> TASK STATEMENT: All the data should come back exactly as it was given.

== == ==

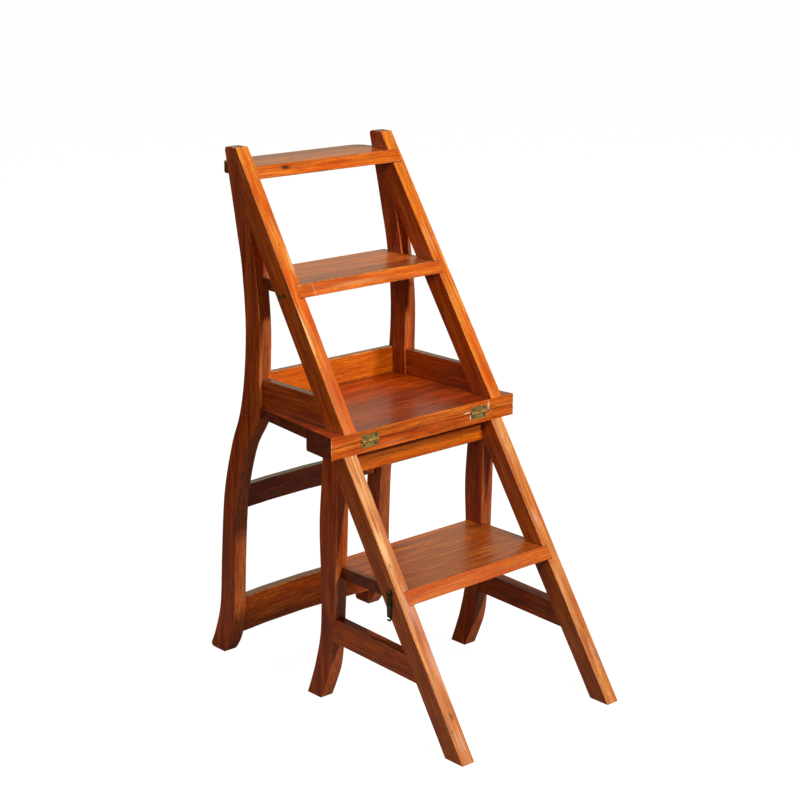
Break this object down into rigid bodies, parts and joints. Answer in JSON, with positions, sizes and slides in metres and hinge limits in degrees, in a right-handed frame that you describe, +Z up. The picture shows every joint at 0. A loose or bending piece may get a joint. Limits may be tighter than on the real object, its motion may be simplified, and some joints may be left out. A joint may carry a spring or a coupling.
{
  "type": "folding library steps chair",
  "caption": "Lacquered wooden library chair turned over into library steps: housed treads, curved back posts, sabre front legs, butt hinges on the seat edge and swinging latch hooks.",
  "frame": {"origin": "on the floor, at the centre of the part's footprint box in the open ladder position", "axes": "+Z up, +X across the treads, +Y away from the climber, from the stringers' toes towards the back posts"},
  "size_m": [0.406, 0.641, 0.894],
  "materials": {
    "frame_wood": "glossy orange-brown lacquer on solid hardwood",
    "board_wood": "glossy orange-brown lacquer on glued-up hardwood boards",
    "hinge_brass": "dull worn brass",
    "latch_steel": "dark oxidised steel"
  },
  "bodies": {
    "lower_frame": {"seat_front": "board_wood", "lower_tread": "board_wood", "front_rail": "frame_wood", "lower_stringer_left": "frame_wood", "front_leg_left": "frame_wood", "side_stretcher_left": "frame_wood", "hinge_leaf_lower_left": "hinge_brass", "hinge_pin_left": "hinge_brass", "hinge_screw_lower_left_1": "hinge_brass", "hinge_screw_lower_left_2": "hinge_brass", "hook_screw_left": "latch_steel", "lower_stringer_right": "frame_wood", "front_leg_right": "frame_wood", "side_stretcher_right": "frame_wood", "hinge_leaf_lower_right": "hinge_brass", "hinge_pin_right": "hinge_brass", "hinge_screw_lower_right_1": "hinge_brass", "hinge_screw_lower_right_2": "hinge_brass", "hook_screw_right": "latch_steel"},
    "upper_frame": {"seat_rear": "board_wood", "middle_tread": "board_wood", "top_tread": "board_wood", "seat_rail_back": "frame_wood", "mid_rail": "frame_wood", "crest_rail": "frame_wood", "upper_stringer_left": "frame_wood", "post_left": "frame_wood", "seat_rail_left": "frame_wood", "hinge_leaf_upper_left": "hinge_brass", "hinge_screw_upper_left_1": "hinge_brass", "hinge_screw_upper_left_2": "hinge_brass", "latch_stud_left": "latch_steel", "upper_stringer_right": "frame_wood", "post_right": "frame_wood", "seat_rail_right": "frame_wood", "hinge_leaf_upper_right": "hinge_brass", "hinge_screw_upper_right_1": "hinge_brass", "hinge_screw_upper_right_2": "hinge_brass", "latch_stud_right": "latch_steel"},
    "hook_left": {"latch_hook_left": "latch_steel"},
    "hook_right": {"latch_hook_right": "latch_steel"}
  },
  "joints": [
    {"name": "fold", "type": "hinge", "parent": "lower_frame", "child": "upper_frame", "pos_m": [0, -0.043, 0.45], "axis": [1, 0, 0], "range_deg": [0, 180]},
    {"name": "hook_left_swing", "type": "hinge", "parent": "lower_frame", "child": "hook_left", "pos_m": [-0.1785, -0.15176, 0.236], "axis": [-1, 0, 0], "range_deg": [0, 84]},
    {"name": "hook_right_swing", "type": "hinge", "parent": "lower_frame", "child": "hook_right", "pos_m": [0.1785, -0.15176, 0.236], "axis": [-1, 0, 0], "range_deg": [0, 84]}
  ]
}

== == ==

> CORRECT ANSWER:
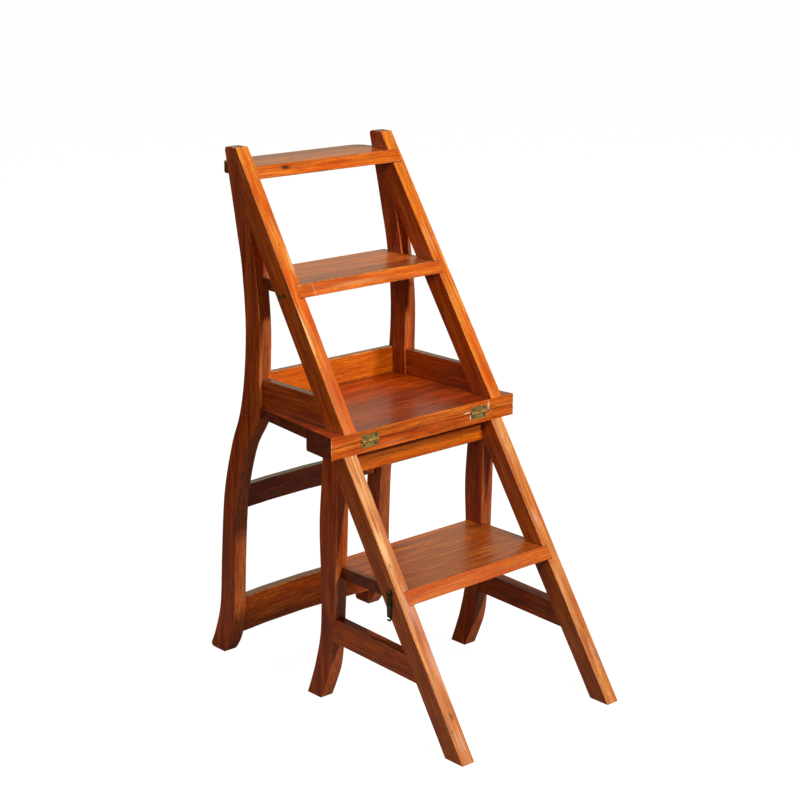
Break this object down into rigid bodies, parts and joints. Answer in JSON, with positions, sizes and slides in metres and hinge limits in degrees, in a right-handed frame that you describe, +Z up. The picture shows every joint at 0. A loose or bending piece may get a joint. Limits may be tighter than on the real object, its motion may be simplified, and some joints may be left out. A joint may carry a spring or a coupling.
{
  "type": "folding library steps chair",
  "caption": "Lacquered wooden library chair turned over into library steps: housed treads, curved back posts, sabre front legs, butt hinges on the seat edge and swinging latch hooks.",
  "frame": {"origin": "on the floor, at the centre of the part's footprint box in the open ladder position", "axes": "+Z up, +X across the treads, +Y away from the climber, from the stringers' toes towards the back posts"},
  "size_m": [0.406, 0.641, 0.894],
  "materials": {
    "frame_wood": "glossy orange-brown lacquer on solid hardwood",
    "board_wood": "glossy orange-brown lacquer on glued-up hardwood boards",
    "hinge_brass": "dull worn brass",
    "latch_steel": "dark oxidised steel"
  },
  "bodies": {
    "lower_frame": {"seat_front": "board_wood", "lower_tread": "board_wood", "front_rail": "frame_wood", "lower_stringer_left": "frame_wood", "front_leg_left": "frame_wood", "side_stretcher_left": "frame_wood", "hinge_leaf_lower_left": "hinge_brass", "hinge_pin_left": "hinge_brass", "hinge_screw_lower_left_1": "hinge_brass", "hinge_screw_lower_left_2": "hinge_brass", "hook_screw_left": "latch_steel", "lower_stringer_right": "frame_wood", "front_leg_right": "frame_wood", "side_stretcher_right": "frame_wood", "hinge_leaf_lower_right": "hinge_brass", "hinge_pin_right": "hinge_brass", "hinge_screw_lower_right_1": "hinge_brass", "hinge_screw_lower_right_2": "hinge_brass", "hook_screw_right": "latch_steel"},
    "upper_frame": {"seat_rear": "board_wood", "middle_tread": "board_wood", "top_tread": "board_wood", "seat_rail_back": "frame_wood", "mid_rail": "frame_wood", "crest_rail": "frame_wood", "upper_stringer_left": "frame_wood", "post_left": "frame_wood", "seat_rail_left": "frame_wood", "hinge_leaf_upper_left": "hinge_brass", "hinge_screw_upper_left_1": "hinge_brass", "hinge_screw_upper_left_2": "hinge_brass", "latch_stud_left": "latch_steel", "upper_stringer_right": "frame_wood", "post_right": "frame_wood", "seat_rail_right": "frame_wood", "hinge_leaf_upper_right": "hinge_brass", "hinge_screw_upper_right_1": "hinge_brass", "hinge_screw_upper_right_2": "hinge_brass", "latch_stud_right": "latch_steel"},
    "hook_left": {"latch_hook_left": "latch_steel"},
    "hook_right": {"latch_hook_right": "latch_steel"}
  },
  "joints": [
    {"name": "fold", "type": "hinge", "parent": "lower_frame", "child": "upper_frame", "pos_m": [0, -0.043, 0.45], "axis": [1, 0, 0], "range_deg": [0, 180]},
    {"name": "hook_left_swing", "type": "hinge", "parent": "lower_frame", "child": "hook_left", "pos_m": [-0.1785, -0.15176, 0.236], "axis": [-1, 0, 0], "range_deg": [0, 84]},
    {"name": "hook_right_swing", "type": "hinge", "parent": "lower_frame", "child": "hook_right", "pos_m": [0.1785, -0.15176, 0.236], "axis": [-1, 0, 0], "range_deg": [0, 84]}
  ]
}